There’s just one problem, of course. The drones can’t climb the stairs to your fifth-floor apartment or hit the buzzer so you can let it past the gate outside your home. Yet.

As the bot trundles on down a gravel path, most passersby give it the faintest of glances. That’s what’s surprising: the robot really doesn’t cause a fuss among the general public. If anyone does try to take it, the compartment (big enough for three large grocery bags) is electronically locked, and the GPS can tell Starship its exact location at any time. But even children just give it a fleeting look. If this is the future, the public seems pretty relaxed about it.

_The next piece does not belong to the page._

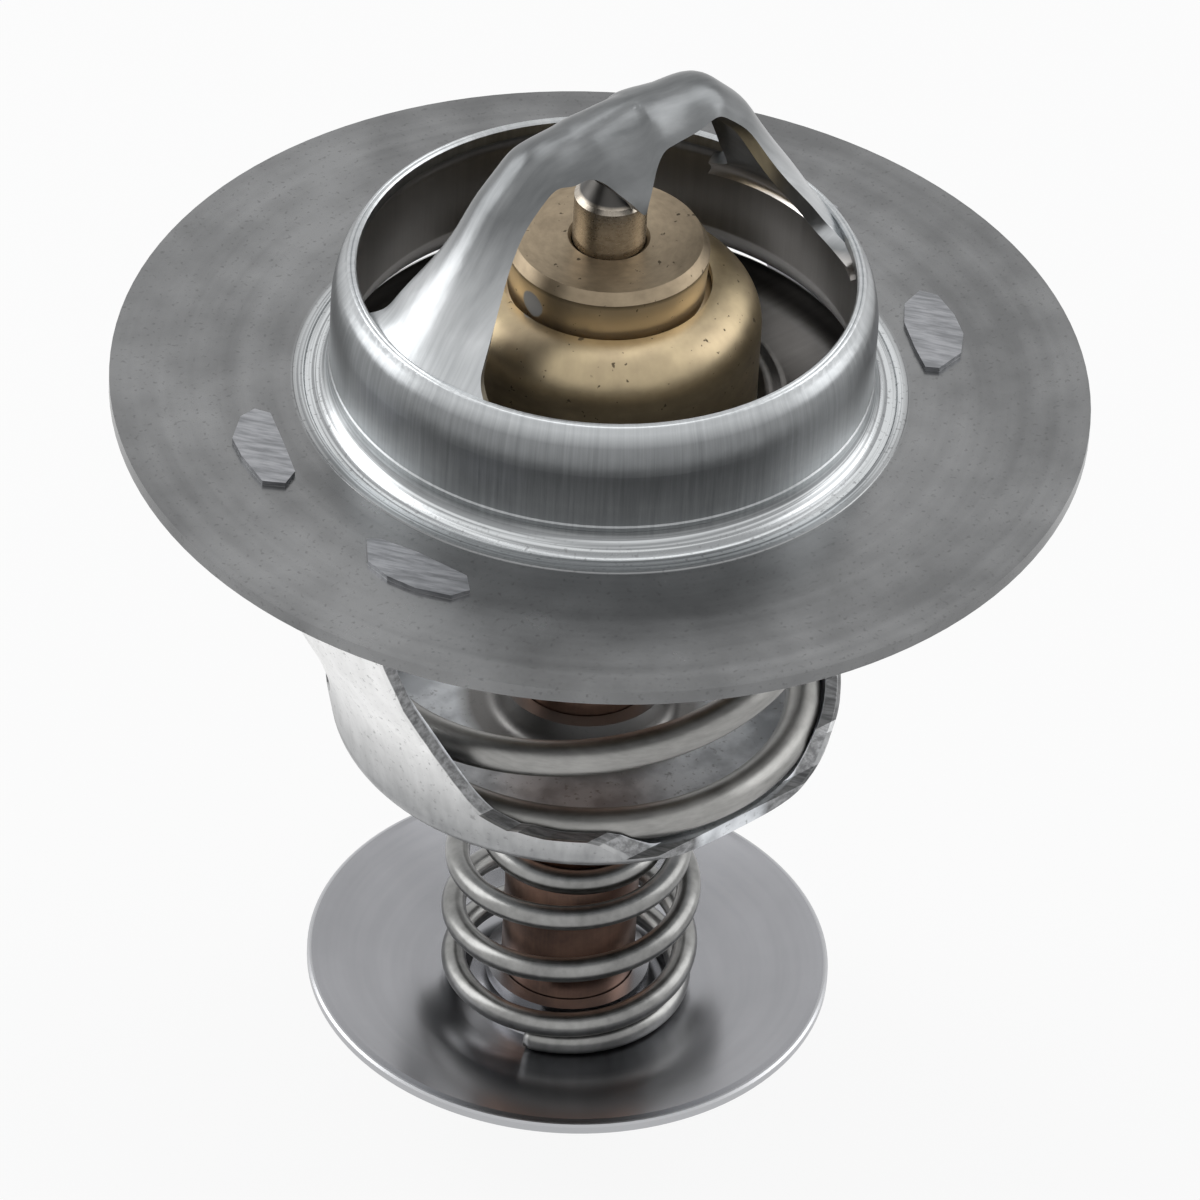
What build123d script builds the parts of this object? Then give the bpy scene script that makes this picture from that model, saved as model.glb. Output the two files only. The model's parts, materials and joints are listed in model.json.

Harris-Burland explains that Starship builds up a nine square-mile area for autonomous delivery. The maps are constructed in stages, so the robots grow more autonomous the more time they spend in an area – achieving 90 percent in around two weeks. They’ll never reach full autonomy, since Starship intends for the robots to always have a human fallback. So if a robot encounters a confusing, unforeseen situation, it can phone an expert.

Mike Brown/Inverse

Harris-Burland explains in the area surrounding the Starship offices, the robots have just 15 percent autonomy. The prototype bot came from an office just a block over, though. If the company is working out of this area, why does the bot depend on humans for 85 percent of its movement?

“Greenwich is almost a testbed for the reliability of the hardware,” Harris-Burland said. Many of the software tests were conducted in Tallinn, measuring how the bot could cope with snow and other treacherous conditions (it can). Greenwich, the second testbed for Starship, came at a point of relative maturity for the autonomous system, so tests around the area focused on hardware refinements. More recent models, for example, are able to roll up and over curbs.

It’s vital work, as the company quickly approaches the big day when Starship bots can deliver across cities worldwide.